The Gyumri Agreement, which had very heavy provisions from the point of Armenia, is discussed in the history textbooks of the ninth grade. In the chapter where this subject is discussed, it is seen that there is a map that shows the territories of Armenia according to the Gyumri Agreement (9. Sınıf, 2008, 37). The Gyumri Agreement is deemed to be “a defeat” or “loss” for Armenia in the history textbooks (9. Sınıf, 2008, p.36).

In the texts on the Gyumri Agreement, negative expressions such as “cruel, lethal, ultimatum giving, and ending the Armenian existence” are used for the Turkish side.

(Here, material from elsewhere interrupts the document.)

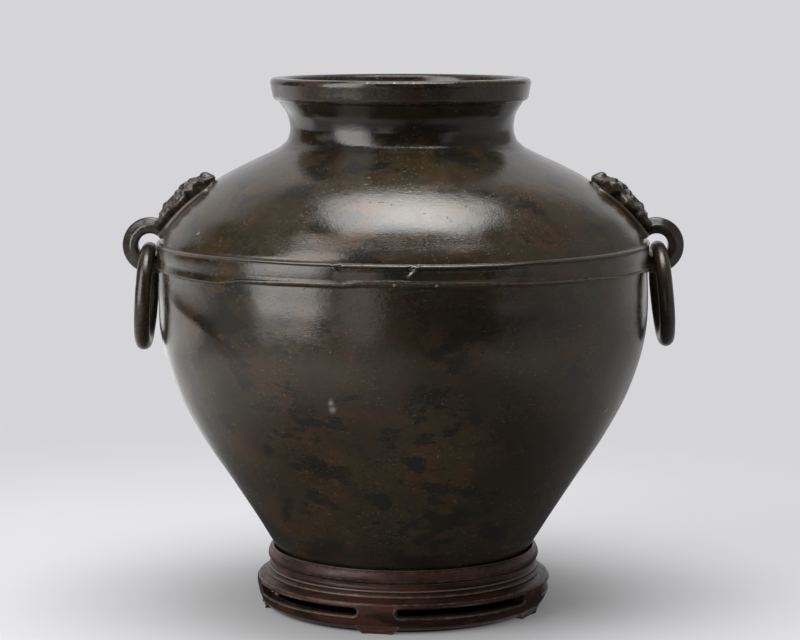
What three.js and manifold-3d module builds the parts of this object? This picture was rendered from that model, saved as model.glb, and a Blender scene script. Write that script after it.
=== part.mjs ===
// A large cast bronze vase with two beast-mask ring handles, on its own carved hardwood stand.
// Millimetres, +Z up. The origin is under the middle of the stand, and the handles lie along X.
// Angles round the stand are measured from its front (-Y) towards +X, in degrees.

import * as THREE from 'three';
import { mergeVertices } from 'three/addons/utils/BufferGeometryUtils.js';
import Module from 'manifold-3d';

const wasm = await Module();
wasm.setup();

const gap = 0.3; // clearance between neighbouring pieces
const mergeDistance = 1e-4; // vertices closer than this are one

// The vase
const vaseSides = 48;
const wall = 4.5;
const footRadius = 84;
const footZ = 30.4;
const bandLow = 243.6; // where the raised band starts and ends
const bandHigh = 259.2;
const bandRadius = 173.2;
const bandFillet = 1.1; // thin raised edge above and below the band
const bodyJointZ = 259.4; // the body, the shoulder and the neck are cast apart
const neckJointZ = 324.2;
const neckRootZ = 321; // where the throat opens into the belly
const lipTop = 372.7;
const recessDepth = 10; // step inside the foot that the base plate rests against
const recessRadius = 75.5;
const plateRadius = 79; // base plate let into the foot
const plateLow = 33;
const plateThickness = 3.6;

// One handle, given for the right side
const loopX = 177.5; // middle of the loop's eye
const loopZ = 255.2;
const loopEye = 8.6;
const loopOuter = 19.8;
const loopHalfWidth = 6.5;
const loopCrest = 1.8; // half width of the flat crest between its two wide bevels
const loopBevel = 6;
const loopEdge = 1.2; // small bevel round the eye
const ringPivotX = 179.1; // middle of the ring's wire where it hangs in the eye
const ringPivotZ = 253;
const ringRadius = 32; // to the middle of the wire
const ringWire = 5.1;
const leanRight = 4.8; // degrees that each hanging ring leans outward
const leanLeft = 3;
const maskRadius = 156.5; // the point on the shoulder under the middle of the mask
const maskZ = 280;
const maskTilt = 44; // degrees from level of the shoulder's outward direction there
const slopeRadius = 98; // how the shoulder curves up the slope there
const maskPlate = 2.5;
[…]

It is seen that the Armenian historians present this agreement as an agreement “that the Armenians were forced to sign in an environment of political crisis” (9. Sınıf, 2008, pp.36-37).

In conclusion, it is seen that the descriptions of the Turks/Ottomans in the narrations regarding the Gyumri Agreement in the Armenian history textbooks are similar to the ones in the previous chapters. This agreement, which is seen as an important gain for the Turks, is perceived and descrcibed as an agreement that closed off the Eastern Front and provided them with territory, and it is described as a big fiasco for the Armenian side. While this agreement is seen as the first political, military, and diplomatic success of the TGNA government in the international arena, the Armenian historians have used a description meaning “the end of Armenia” for this agreement. In this respect, it is useful to indicate that ironically, with the Gyumri Agreement, Armenia became the first country to recognize the TGNA and the National Oath.